Now that symbols as rests are in the process of being deprecated maybe all of this should be rationalized.

It would be nice to be able to compose symbols \saw ++ \1 without .asSymbol.

To that end wondering do we really need both strings and symbols?

RFluff · June 16, 2020, 3:18am

\foo === \foo   // true
"foo" === "foo" // false

IdentityDictionary ["foo" -> 1, "foo" -> 2]
// -> IdentityDictionary[ (foo -> 2), (foo -> 1) ]

("foo": 1, "foo": 2) // -> ( "foo": 2, "foo": 1 )

Aside # on an Array makes it immutable, but not actually mem-addr-unique:

(1: \one, 1: \another) // -> ( 1: another )
(#[1]: \one, #[1]: \another) // -> ( [ 1 ]: another, [ 1 ]: one )

Speaking of confusing syntax, allowing seemingly “empty” Chars is perhaps even more confusing than the empty Symbol

$ ++ 1 // " 1" (a String)
$++1 //  Message '+' not understood. RECEIVER: +

$ .ascii // -> 32

It even works for newlines

(
$
.ascii
) // -> 10

VIRTUALDOG · July 5, 2020, 6:39am

It would be nice to be able to compose symbols \saw ++ \1 without .asSymbol.

I’m of the opinion that ++ shouldn’t be defined on symbols at all, and anyplace where you would want to use it would be a code smell, because it can lead to polluting the symbol table with unused intermediate symbols. Having ++ on symbol return a string is the next best compromise, in my view. At the very least it still disincentivizes this kind of operation.
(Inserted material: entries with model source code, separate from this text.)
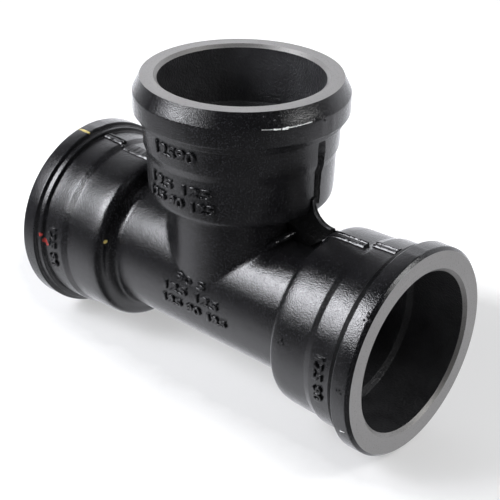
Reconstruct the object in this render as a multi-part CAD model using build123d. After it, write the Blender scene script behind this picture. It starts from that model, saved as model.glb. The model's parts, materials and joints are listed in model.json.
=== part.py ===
"""Equal socket tee in cast iron, poured in one piece.

The run lies along X and the branch stands up along Z. Each of the three mouths
is a stepped socket: a collar with a machined face, two bands that get narrower
towards the middle, and a shoulder down to the pipe wall. All sizes are in
millimetres. The tee is modelled about the crossing of its axes and is lifted at
the end, so that the ground flats under the two run collars stand on z = 0.
"""

import math
import os

from build123d import *

# Distance from the crossing of the axes to each machined face
RUN_REACH = 173.5
BRANCH_REACH = 171.0

# Pipe between the sockets, with the neck just narrower than the run, and how far
# each pipe stays plain beyond the wall of the other one
RUN_PIPE_RADIUS = 56.7
NECK_INSET = 1.2
PIPE_WALL = 8.5
RUN_PLAIN_LENGTH = 34.5
BRANCH_PLAIN_LENGTH = 18.5
JUNCTION_FILLET = 6.0

# Inside of a socket: lead-in chamfer, bore, the ledge down to a narrower seat, and
# the taper from there to the waterway
MOUTH_BORE_RADIUS = 63.5
MOUTH_BORE_LENGTH = 45.0
LEAD_IN_WIDTH = 2.6
LEAD_IN_DEPTH = 2.6
LEDGE_WIDTH = 5.0
LEDGE_LENGTH = 3.0
TAPER_LENGTH = 13.0

# Collar at a mouth, with what the facing cut has left of its length. The branch has a
# long chamfer, the run just a short, steep one
COLLAR_WALL = 18.8
RUN_COLLAR_LENGTH = 15.5
BRANCH_COLLAR_LENGTH = 26.5
RUN_CHAMFER_ANGLE = 49.2
RUN_CHAMFER_LENGTH = 2.2
BRANCH_CHAMFER_ANGLE = 27.0
BRANCH_CHAMFER_LENGTH = 11.4
COLLAR_ROUNDING = 2.4

# Two steep steps behind the collar with a narrow ring between them, which stands at a
# share of their whole drop and rises a little towards the collar
COLLAR_UNDERCUT = 6.0
UNDERCUT_STEP_LENGTH = 0.8
RING_SHARE = 0.48
RING_RISE = 0.6
RING_ROUNDING = 1.2
COLLAR_BACK_ROUNDING = 1.6
UNDERCUT_ROUNDING = 1.3
UNDERCUT_ROUNDING_SHARE = 0.24

# First band, step and shoulder, from the collar inwards. The second band fills
# what they leave of the reach, and a share of it falls away towards the shoulder, by
# an angle, with a rounding that is a multiple of that share. The shoulder is nearly
# square to the axis, with wide roundings, each a share of its wall at most, and the
# outer one a share of the second band too
FIRST_BAND_WALL = 12.1
FIRST_BAND_LENGTH = 19.4
STEP_HEIGHT = 2.1
STEP_LENGTH = 6.0
BAND_DRAFT = 0.6
STEP_ROUNDING = 4.0
FALL_SHARE = 0.28
FALL_ANGLE = 7.4
FALL_ROUNDING_SHARE = 4.0
SHOULDER_LENGTH = 1.0
SHOULDER_ROUNDING = 7.4
SHOULDER_SHARE = 0.5
SHOULDER_BAND_SHARE = 0.21
FOOT_ROUNDING = 8.0
FOOT_SHARE = 0.55

# Seam where the two halves of the mould met, and the web that it fills
SEAM_WIDTH = 7.0
SEAM_HEIGHT = 1.0
WEB_RADIUS = 18.0

# Width of the flats where the seam was ground off the collars
GROUND_FLAT_WIDTH = 14.0

NECK_RADIUS = RUN_PIPE_RADIUS - NECK_INSET
COLLAR_RADIUS = MOUTH_BORE_RADIUS + COLLAR_WALL
FIRST_BAND_RADIUS = MOUTH_BORE_RADIUS + FIRST_BAND_WALL
SEAT_RADIUS = MOUTH_BORE_RADIUS - LEDGE_WIDTH
FLAT_DISTANCE = math.sqrt(COLLAR_RADIUS**2 - (GROUND_FLAT_WIDTH / 2) ** 2)


class Socket:
    """One mouth, as distances out along its axis from the crossing, and radii."""

    def __init__(self, reach, collar_length, chamfer_length, chamfer_angle, pipe_radius, pipe):
        self.reach = reach
        self.pipe_radius = pipe_radius
        self.pipe = pipe
        self.shoulder = pipe + SHOULDER_LENGTH
        self.collar = reach - collar_length
        self.chamfer = reach - chamfer_length
        chamfer_width = chamfer_length * math.tan(math.radians(chamfer_angle))
        self.face_radius = COLLAR_RADIUS - chamfer_width
        self.band = self.collar - COLLAR_UNDERCUT
        self.ring = self.band + UNDERCUT_STEP_LENGTH
        self.step = self.band - FIRST_BAND_LENGTH
        self.second_band = self.step - STEP_LENGTH
        self.second_length = self.second_band - self.shoulder
        self.fall_length = self.second_length * FALL_SHARE

    def bands(self):
        """Corners of the two bands, from the shoulder out to the collar."""
        step_radius = FIRST_BAND_RADIUS - BAND_DRAFT
        second_radius = step_radius - STEP_HEIGHT
        fall_radius = second_radius - BAND_DRAFT
        fall_depth = self.fall_length * math.tan(math.radians(FALL_ANGLE))
        return [
            (self.shoulder, fall_radius - fall_depth),
            (self.shoulder + self.fall_length, fall_radius),
            (self.second_band, second_radius),
            (self.step, step_radius),
            (self.band, FIRST_BAND_RADIUS),
        ]

    def outside(self):
        """Corners of the outside and the rounding of each, out to the face."""
        shoulder, fall, second_band, step, band = self.bands()
        wall = shoulder[1] - self.pipe_radius
        shoulder_room = min(wall * SHOULDER_SHARE, self.second_length * SHOULDER_BAND_SHARE)
        drop = COLLAR_RADIUS - FIRST_BAND_RADIUS
        ring_radius = FIRST_BAND_RADIUS + drop * RING_SHARE
        ring_end = self.collar - UNDERCUT_STEP_LENGTH
        widest = drop * UNDERCUT_ROUNDING_SHARE
        return [
            ((self.pipe, self.pipe_radius), min(FOOT_ROUNDING, wall * FOOT_SHARE)),
            (shoulder, min(SHOULDER_ROUNDING, shoulder_room)),
            (fall, self.fall_length * FALL_ROUNDING_SHARE),
            (second_band, STEP_ROUNDING),
            (step, STEP_ROUNDING),
            (band, min(UNDERCUT_ROUNDING, widest)),
            ((self.ring, ring_radius), min(RING_ROUNDING, widest)),
            ((ring_end, ring_radius + RING_RISE), min(RING_ROUNDING, widest)),
            ((self.collar, COLLAR_RADIUS), min(COLLAR_BACK_ROUNDING, widest)),
            ((self.chamfer, COLLAR_RADIUS), COLLAR_ROUNDING),
        ]

    def inside(self):
        """Corners of the hollow, from the waterway out to the mouth."""
        bore = self.reach - LEAD_IN_DEPTH
        ledge = bore - MOUTH_BORE_LENGTH
        return [
            (self.pipe, self.pipe_radius - PIPE_WALL),
            (self.pipe + TAPER_LENGTH, SEAT_RADIUS),
            (ledge - LEDGE_LENGTH, SEAT_RADIUS),
            (ledge, MOUTH_BORE_RADIUS),
            (bore, MOUTH_BORE_RADIUS),
            (self.reach, MOUTH_BORE_RADIUS + LEAD_IN_WIDTH),
        ]


RUN = Socket(
    RUN_REACH,
    RUN_COLLAR_LENGTH,
    RUN_CHAMFER_LENGTH,
    RUN_CHAMFER_ANGLE,
    RUN_PIPE_RADIUS,
    NECK_RADIUS + RUN_PLAIN_LENGTH,
)
BRANCH = Socket(
    BRANCH_REACH,
    BRANCH_COLLAR_LENGTH,
    BRANCH_CHAMFER_LENGTH,
    BRANCH_CHAMFER_ANGLE,
    NECK_RADIUS,
    RUN_PIPE_RADIUS + BRANCH_PLAIN_LENGTH,
)


def corner_at(face, point):
    """Vertex of a flat face that lies at a point."""
    return face.vertices().sort_by_distance(Vector(*point))[0]


def turned(outline, roundings=()):
    """Turn corners of (distance, radius) about X, closed at the crossing."""
    start = (0, outline[0][1])
    end = (outline[-1][0], 0)
    face = make_face(Polyline((0, 0), start, *outline, end, close=True))
    for point, rounding in roundings:
        face = fillet(corner_at(face, point), rounding)
    return revolve(face, Axis.X)


def socket_body(socket):
    """Solid of one mouth along +X."""
    rounded = socket.outside()
    corners = [point for point, rounding in rounded]
    return turned(corners + [(socket.reach, socket.face_radius)], rounded)


def socket_hollow(socket):
    """Hollow of one mouth along +X."""
    return turned(socket.inside())


def upright(shape):
    """Stand a shape that lies along +X up along +Z."""
    return Rot(0, -90, 0) * shape


def both_ends(shape):
    """A shape at the +X end of the run, and its mirror image at the other."""
    return shape + mirror(shape, Plane.YZ)


def saddle_edges(body):
    """Edges where the neck runs into the pipe of the run."""
    near = RUN_PIPE_RADIUS + JUNCTION_FILLET
    found = []
    for edge in body.edges():
        box = edge.bounding_box()
        across_neck = box.max.X < near and box.min.X > -near
        if across_neck and box.size.Y > NECK_RADIUS and 0 < box.max.Z < near:
            found.append(edge)
    return found


def casting_outside():
    """Run and branch as one body, with the rounding where they meet."""
    body = both_ends(socket_body(RUN)) + upright(socket_body(BRANCH))
    return fillet(saddle_edges(body), JUNCTION_FILLET)


def seam_plate():
    """Plate in the XZ plane that stands proud as the seam and fills the webs."""
    run = [(x, radius + SEAM_HEIGHT) for x, radius in RUN.bands()]
    run.append((RUN.ring, run[-1][1]))
    branch = [(radius + SEAM_HEIGHT, z) for z, radius in BRANCH.bands()]
    branch.append((branch[-1][0], BRANCH.ring))
    run_end = (RUN.ring, 0)
    branch_end = (0, BRANCH.ring)
    web = (branch[1][0], run[1][1])
    outline = [run_end, *reversed(run[2:]), web, *branch[2:], branch_end]
    above = make_face(Polyline((0, 0), *outline, close=True))
    room = min(run[2][0] - web[0], branch[2][1] - web[1]) - STEP_ROUNDING
    above = fillet(corner_at(above, web), min(WEB_RADIUS, room))
    pipe_radius = RUN_PIPE_RADIUS + SEAM_HEIGHT
    under = [(0, pipe_radius), (RUN.pipe, pipe_radius), *run]
    below = make_face(Polyline((0, 0), *[(x, -z) for x, z in under], run_end, close=True))
    return extrude(Plane.XZ * both_ends(above + below), SEAM_WIDTH / 2, both=True)


def ground_off(socket):
    """Blocks beyond the flats on two sides of a collar along +X."""
    length = socket.reach - socket.band
    middle = socket.band + length / 2
    block = Box(length, 2 * COLLAR_RADIUS, COLLAR_RADIUS)
    offset = FLAT_DISTANCE + COLLAR_RADIUS / 2
    return Pos(middle, 0, offset) * block + Pos(middle, 0, -offset) * block


def socket_tee():
    """The whole casting, standing on the flats under its run collars."""
    body = casting_outside() + seam_plate()
    body -= both_ends(ground_off(RUN)) + upright(ground_off(BRANCH))
    body -= both_ends(socket_hollow(RUN)) + upright(socket_hollow(BRANCH))
    return Pos(0, 0, FLAT_DISTANCE) * body


os.makedirs("parts", exist_ok=True)
export_step(socket_tee(), "parts/socket_tee.step")
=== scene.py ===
import json
import math

import bmesh
import bpy
import numpy as np
from bpy.props import FloatProperty, FloatVectorProperty, IntProperty, PointerProperty
from mathutils import Matrix, Vector


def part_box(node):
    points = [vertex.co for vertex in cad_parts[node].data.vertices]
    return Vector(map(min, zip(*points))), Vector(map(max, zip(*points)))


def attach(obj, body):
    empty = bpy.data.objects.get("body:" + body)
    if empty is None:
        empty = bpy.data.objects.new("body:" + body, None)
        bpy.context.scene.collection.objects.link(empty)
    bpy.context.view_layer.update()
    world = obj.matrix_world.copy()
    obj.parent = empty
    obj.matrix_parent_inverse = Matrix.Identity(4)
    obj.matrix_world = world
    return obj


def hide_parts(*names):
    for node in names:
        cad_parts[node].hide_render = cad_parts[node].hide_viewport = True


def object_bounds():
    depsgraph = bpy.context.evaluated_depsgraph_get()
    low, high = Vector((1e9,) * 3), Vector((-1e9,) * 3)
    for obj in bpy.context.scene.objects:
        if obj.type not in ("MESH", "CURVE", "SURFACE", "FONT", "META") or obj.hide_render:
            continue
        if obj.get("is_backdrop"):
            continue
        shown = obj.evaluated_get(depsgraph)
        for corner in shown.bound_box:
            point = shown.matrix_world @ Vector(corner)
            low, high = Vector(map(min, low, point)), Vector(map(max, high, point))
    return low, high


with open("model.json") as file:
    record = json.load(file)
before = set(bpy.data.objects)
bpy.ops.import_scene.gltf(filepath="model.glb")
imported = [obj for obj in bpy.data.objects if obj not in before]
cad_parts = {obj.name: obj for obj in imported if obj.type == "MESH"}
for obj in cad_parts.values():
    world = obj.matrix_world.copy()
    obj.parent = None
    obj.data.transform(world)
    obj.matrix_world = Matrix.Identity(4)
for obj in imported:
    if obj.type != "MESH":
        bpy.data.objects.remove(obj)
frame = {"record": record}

bl_info = {
    "name": "Socket tee",
    "version": (1, 0, 0),
    "blender": (4, 5, 0),
    "location": "3D View > Sidebar > Tee",
    "description": "Dresses the packed frame of a cast iron socket tee",
    "category": "Object",
}

MM = 0.001
FULL_TURN = 2 * math.pi
NODE = "socket_tee"
BODY = "root"

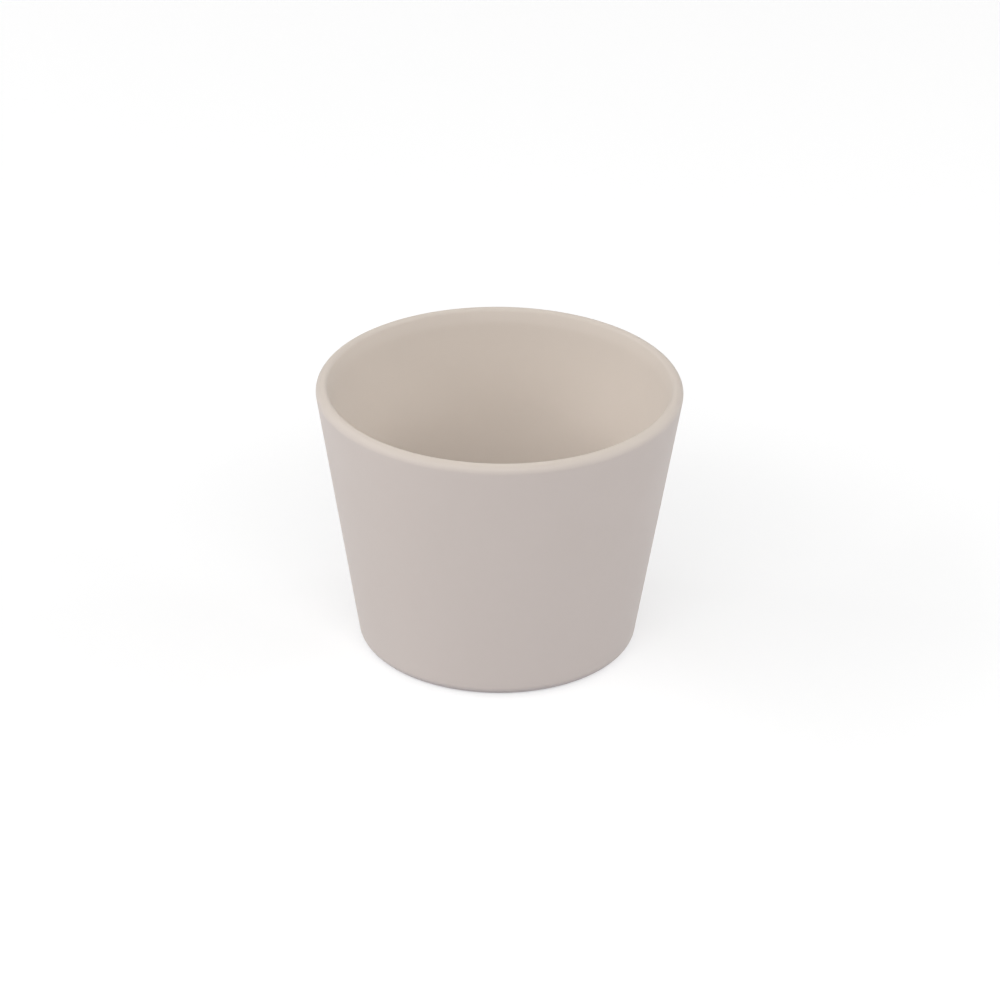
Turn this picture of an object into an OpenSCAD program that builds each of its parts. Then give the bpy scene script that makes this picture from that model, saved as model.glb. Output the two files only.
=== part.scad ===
// Conical bowl, moulded in one piece: a straight wall that leans outwards, an open top with a rounded
// rim, a rounded base corner, and a shallow recess underneath that leaves a flat ring to stand on.
// Millimetres, +Z up. The bowl's axis is Z and the origin is the centre of the face it stands on.

/* [Body] */
// Diameter over the rim
rim_d = 80; // [70:1:92]
// Height from the standing face to the top of the rim
body_h = 61; // [50:1:75]
// Diameter of the outer wall carried straight down to the standing face
base_d = 60.5; // [52:0.5:64]

/* [Wall] */
// Thickness of the wall, square to its slope
wall_t = 3.2; // [2.4:0.1:5]
// Thickness of the floor above the recess
floor_t = 3; // [1.5:0.1:8]

/* [Rounded edges] */
// Radius of the rim's outer edge
rim_edge_r = 1.6; // [0.3:0.1:1.8]
// Width of the slope that leads from the rim down to the inner wall
lip_w = 0.6; // [0.2:0.1:0.8]
// Depth of that slope
lip_h = 2.8; // [2:0.2:6]
// Radius of the bend where that slope meets the inner wall
lip_foot_r = 8; // [1:0.5:10]
// Radius of the corner where the outer wall turns under to the standing face
base_corner_r = 2.8; // [0.5:0.1:6]
// Radius of the corner between the inner wall and the floor
floor_corner_r = 6; // [1:0.5:12]

/* [Underside] */
// Width of the flat ring that the bowl stands on
ring_w = 3.5; // [1.5:0.5:8]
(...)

To that end wondering do we really need both strings and symbols?

Well, it’s a little late to be making that decision. ^^ But yes, the distinction is important, it makes some operations in SC faster and there are many data structures and algorithms in SC’s core library that rely on identity comparison. I wouldn’t definitively say the language needs both, but it’s a reasonable design and would be quite laborious to change.

Speaking of confusing syntax, allowing seemingly “empty” Chars is perhaps even more confusing than the empty Symbol

$ forms a char literal with the next character that follows it. Once you know that rule, the confusion goes away. A newline char literal is also more idiomatically written as $\n.

In my experience an empty Symbol is used very rarely, and so it also doesn’t cause much confusion.